We can conclude that:

$$ \frac{1}{p_1^2}\sum_{m=1}^{p_1}\int \frac{f_m^2}{f_0} d\mu + \frac{1}{p_1^2}\sum_{m \neq j}\int \frac{f_mf_j}{f_0} d\mu \rightarrow 0 $$

allowing us to bound:

$$ \norm{\mathbf{P}_{\theta_0} - \mathbf{\bar P}} \geq c $$

Finally, we give a bound on $r_\mathrm{min}$. Let $\theta_m = \Sigma_m$ for $0 \leq m \leq p_1$, and let the loss function $L$ be the squared operator norm.
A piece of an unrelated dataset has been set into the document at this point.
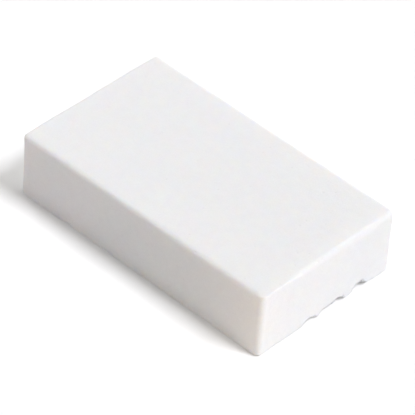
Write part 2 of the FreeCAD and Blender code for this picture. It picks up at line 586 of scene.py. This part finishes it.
def small_light(name, target, azimuth, elevation, distance, size, colour, power):
    """A square light that faces the target. Its distance and size are in metres."""
    data = bpy.data.lights.new(name, "AREA")
    data.shape = "SQUARE"
    data.size = size
    data.color = colour
    data.energy = power
    lamp = bpy.data.objects.new(name, data)
    toward = direction(azimuth, elevation)
    lamp.location = target + toward * distance
    lamp.rotation_euler = toward.to_track_quat("Z", "Y").to_euler()
    lamp.visible_camera = False
    bpy.context.scene.collection.objects.link(lamp)


def make_lights(middle):
    """The suns, and the small lights around the block's middle."""
    for name, azimuth, elevation, spread, colour, strength in SUNS:
        sun(name, azimuth, elevation, spread, colour, strength)
    for name, target, azimuth, elevation, distance, size, colour, power in SMALL_LIGHTS:
        faced = middle + Vector(target) * MM
        small_light(name, faced, azimuth, elevation, distance * MM, size * MM, colour, power)


def make_world():
    """A white horizon, which meets the white floor, under a black sky."""
    world = bpy.data.worlds.new("studio")
    bpy.context.scene.world = world
    world.use_nodes = True
    tree = world.node_tree
    background = tree.nodes["Background"]
    background.inputs["Color"].default_value = (1.0, 1.0, 1.0, 1.0)
    way = node(tree, "TexCoord").outputs["Generated"]
    height = node(tree, "SeparateXYZ", {"Vector": way}).outputs["Z"]
    fade_start, fade_end = (math.sin(math.radians(elevation)) for elevation in HORIZON_BAND)
    strength = fade(tree, height, fade_start, fade_end, HORIZON_STRENGTH, SKY_STRENGTH)
    tree.links.new(strength, background.inputs["Strength"])


def make_camera(middle):
    """The camera of the main picture, which looks down on the -Y side and the +X end."""
    data = bpy.data.cameras.new("camera")
    data.lens = LENS
    data.sensor_width = SENSOR_WIDTH
    camera = bpy.data.objects.new("camera", data)
    toward = direction(*CAMERA_DIRECTION)
    camera.location = middle + Vector(CAMERA_AIM) * MM + toward * CAMERA_DISTANCE
    camera.rotation_mode = "QUATERNION"
    roll = Euler((0.0, 0.0, math.radians(CAMERA_ROLL))).to_quaternion()
    camera.rotation_quaternion = toward.to_track_quat("Z", "Y") @ roll
    bpy.context.scene.collection.objects.link(camera)
    bpy.context.scene.camera = camera


# ---------------------------------------------------------------- the scene

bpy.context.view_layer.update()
low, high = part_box(BLOCK_NODE)
middle = (low + high) / 2.0

cake = make_cake(low, high)
cake.data.materials.append(chalk_material())
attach(cake, "root")
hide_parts(BLOCK_NODE)

make_floor(low, high)
make_world()
make_lights(middle)
make_camera(middle)
bpy.context.scene.view_settings.view_transform = "Standard"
Then we see that:

\begin{align*} r(\theta_0, \theta_m) &= r(\Sigma_0, \Sigma_m) \\ &= \inf_t \left[L(t, \Sigma_0) + L(t, \Sigma_m)\right] \end{align*}

Observe that the operator norm in $\ell_2$ distance on a diagonal matrix is simply the largest element. Then, we may minimize the above quantity with $t_{ii} = 1 + \frac{1}{2}\sqrt{\tau\frac{\log p_1}{n}}\mathbf{1}\{i = m\}$. This gives us:

\begin{align*} r(\theta_0, \theta_m) &= 2\cdot \frac{1}{4}\tau\frac{\log p_1}{n} \\ &= \frac{1}{2}\tau\frac{\log p_1}{n} \end{align*}

for $1 \leq m \leq p_1$, implying that $r_\mathrm{min} = \frac{1}{2}\tau\frac{\log p_1}{n}$. Substituting this result back into the lower bound given by Le Cam's Method, we have:

\begin{align*} \sup_\theta \mathbf{E} L(T, \theta) &\geq \frac{1}{2}r_\mathrm{min} \norm{\mathbf{P}_{\theta_0} \wedge \mathbf{\bar P}} \\ &= \frac{c}{4}\tau\frac{\log p_1}{n} \\ &\leq c\frac{\log p_1}{n} \end{align*}

where $p_1 = \max\{p, \exp\{\frac{n}{2}\}\}$.